ICCM: Decision Making
Mr. Amirreza Bagherzadehkhorasani
In this study, we propose a roadmap for the analysis of various factors on cognitive models' parameters and utilizing different cognitive models to better understand the human decision making process in a binary choice task. Our experiment of a binary choice task is a biased coin flip game, where users predict the outcome of 150 trials of biased coin flips without knowing the coin's bias. In a previous study, we conducted a factorial ANOVA on the biased coin flip game to identify factors that significantly influence users' decision making strategies, such as Gender, Win rate visibility, and the coin's bias value. In this paper, we employed genetic algorithms to identify cognitive models that fit users' behaviors the best in specific scenarios for each combination of the effective factors. Subsequently, we fitted linear models to examine the relationship between the identified parameters and the influential factors. By analyzing and interpreting the coefficients of these linear models, we aim to gain insights into how these factors affect users' decision making processes and understand human decision making better. Our proposed roadmap serves as a valuable resource for researchers aiming to interpret cognitive model parameters for diverse user behaviors. By providing a systematic approach to investigating the relationships between influential factors and cognitive model parameters, this work provides a deeper understanding of human decision making processes and baselines for future modeling approaches in this domain.

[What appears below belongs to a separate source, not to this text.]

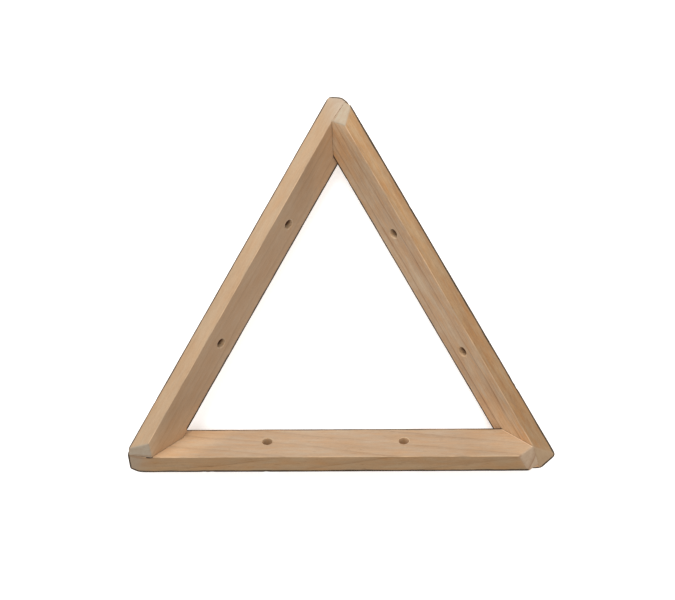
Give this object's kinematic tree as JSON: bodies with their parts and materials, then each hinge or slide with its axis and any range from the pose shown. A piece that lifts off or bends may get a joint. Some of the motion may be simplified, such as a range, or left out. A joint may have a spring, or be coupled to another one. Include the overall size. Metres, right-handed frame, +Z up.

This is an in-person presentation on July 21, 2023 (11:00 ~ 11:20 UTC).
Nele Russwinkel
Annika Österdiekhoff
Stefan Kopp
Cognitive and sensorimotor functions are usually assessed separately and therefore also modeled individually although they are strongly intertwined. One way to link these two levels conceptually is sensorimotor abstraction. It is the simplification of complex sensorimotor experiences, and it might enable goal-directed planning in situations with high uncertainties. We propose a computational model for dynamic decision-making that employs two distinct layers, a (lower) sensorimotor control layer holding sub-symbolic information, and a (higher) cognitive control layer holding abstracted information as symbols. In this two-layer architecture information about action control is passed upwards in the hierarchy, abstracted, and used to generate explicit action intentions which are passed downwards again. The hierarchization of model components is intended to represent the different levels of regulatory control (automated vs. fully conscious). We also use different forms of modeling for the individual layers. We employ predictive coding for sensorimotor and ACT-R for cognitive control. An agent equipped with the two-layer architecture is situated in a grid world and tasked to reach a finish line. However, the environment poses challenges on motor control by causing perturbations in the action execution of traversal reflecting varying uncertainty encountered in the real world. Here we describe a straightforward approach to the multi-layer architecture and relate it to the embodied cognition perspective. We also discuss possible extensions that we plan to introduce which depict fundamental cognitive functions such as representing the visual environment in varying granularity.
This is an in-person presentation on July 21, 2023 (11:20 ~ 11:40 UTC).
Dr. Lorraine Borghetti
Prof. Joe Houpt
Dr. Leslie Blaha
Prior research has found interference effects (IEs) in decision making, which violate classical probability theory (CPT). We developed a model of IEs called the probability theory + noise (PTN) model and compare its predictions to an existing quantum model called the Belief-Action Entanglement (BAE) model. The PTN assumes that memory operates consistently with CPT, but noise in the retrieval process produces violations of CPT. Using parameter space partitioning, we identified that both models can produce all qualitative patterns of IEs. We found that the BAE tends to produce IE distributions with a larger variance compared to the PTN. We also show that PTN predicts a relationship we term the conditional attack probability equality (CAEP) which is violated in previously reported data. The CAEP holds for the PTN regardless of chosen parameter values. However, the BAE is not constrained by the CAEP.
This is an in-person presentation on July 21, 2023 (11:40 ~ 12:00 UTC).
Richard Paul Cooper
We investigate the viability of the drift-diffusion framework to account for behaviour on magnitude comparison tasks. Data from both published studies on magnitude comparison and a simulation are analysed to estimate the key drift-diffusion model parameters, using the EZ-diffusion method and HDDM package. All methods resulted in linear mappings between drift rate and difficulty (indexed using 1 - smaller/larger), with an intercept that was consistently close to zero for non-symbolic tasks. The EZ method was rapid and simple to apply, but subject to bias when using aggregate data or when accuracy was very high. In contrast, the HDDM tool produced results that were less biased, but individual differences were under-estimated. We conclude that application of parameter estimation methods, particularly in research on individual differences, requires careful consideration of their limitations.
This is an in-person presentation on July 21, 2023 (12:00 ~ 12:20 UTC).